I came to with my ears ringing and every muscle tingling. When she untied me and I stood up, I felt physically better than I ever had in my life.

That was amazing, I said.

I lay her down, cradled her head in my hands, and I reached down to my crotch. My cock was rock hard again. I thrust it into her pussy and fucked her for a quarter hour, through two of her orgasms, and then I pulled it out and pushed it into her asshole, and then it was her turn to cum so hard she nearly lost consciousness.

Over the next three weeks I explored parts of myself I'd never visited before. I was tied up facedown and flogged for an hour by a "flog," which is in the whip family, a sort of short cat o'nine tails. Every square inch of my skin vibrated and throbbed, and the pain was pleasurable. I had no idea how the human body was wired, I thought. I looked back at her. Are you enjoying this, I asked.
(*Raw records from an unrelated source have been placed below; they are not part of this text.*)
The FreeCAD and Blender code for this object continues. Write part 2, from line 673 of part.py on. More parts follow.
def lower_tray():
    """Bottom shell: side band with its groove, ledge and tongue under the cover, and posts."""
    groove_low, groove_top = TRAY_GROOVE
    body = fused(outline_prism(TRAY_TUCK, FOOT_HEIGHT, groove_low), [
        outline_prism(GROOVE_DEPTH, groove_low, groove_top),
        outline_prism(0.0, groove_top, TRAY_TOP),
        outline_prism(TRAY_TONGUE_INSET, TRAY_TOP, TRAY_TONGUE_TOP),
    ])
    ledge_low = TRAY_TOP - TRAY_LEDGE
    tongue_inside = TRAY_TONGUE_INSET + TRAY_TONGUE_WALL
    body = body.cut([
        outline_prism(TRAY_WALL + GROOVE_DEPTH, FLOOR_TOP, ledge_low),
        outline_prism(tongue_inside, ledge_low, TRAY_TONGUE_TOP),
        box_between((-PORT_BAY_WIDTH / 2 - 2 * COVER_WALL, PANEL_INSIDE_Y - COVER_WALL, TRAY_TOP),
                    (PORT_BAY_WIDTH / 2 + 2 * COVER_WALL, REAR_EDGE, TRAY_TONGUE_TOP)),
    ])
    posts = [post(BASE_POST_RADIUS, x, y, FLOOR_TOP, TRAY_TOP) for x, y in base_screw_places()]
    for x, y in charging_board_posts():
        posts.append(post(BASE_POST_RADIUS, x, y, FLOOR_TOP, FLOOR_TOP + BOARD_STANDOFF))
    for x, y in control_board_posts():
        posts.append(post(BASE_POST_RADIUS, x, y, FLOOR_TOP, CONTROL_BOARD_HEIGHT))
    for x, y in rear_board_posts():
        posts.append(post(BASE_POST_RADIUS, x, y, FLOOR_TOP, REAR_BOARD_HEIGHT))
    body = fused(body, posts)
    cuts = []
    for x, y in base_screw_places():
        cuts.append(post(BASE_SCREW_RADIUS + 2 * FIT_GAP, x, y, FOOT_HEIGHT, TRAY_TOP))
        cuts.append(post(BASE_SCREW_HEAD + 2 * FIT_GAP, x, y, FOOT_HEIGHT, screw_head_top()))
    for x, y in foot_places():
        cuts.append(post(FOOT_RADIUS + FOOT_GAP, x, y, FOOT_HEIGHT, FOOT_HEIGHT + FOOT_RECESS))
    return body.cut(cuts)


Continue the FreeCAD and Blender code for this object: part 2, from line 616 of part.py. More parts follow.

"Oh my God," she said, "you can't imagine how sexy you look like that, your skin all red from the flogging." And then she hit me again.

Dominatrix Girl looked deep inside of me and came back to tell me it wasn't ugly, but rather beautiful. The part of me I thought was a duck was in fact a swan, and the knowledge made me whole.

It was as if I climbed out of a wheelchair and took my first steps. I am still limping, but I am no longer an emotional cripple.

Today, Dominatrix Girl and I are friends and we share more than most husbands and wives. She and I weren't to be boyfriend and girlfriend, but then, perhaps it turned out better this way.

Thank you, Dominatrix Girl. You made a world of difference to me. You changed my life. Go with God, honey.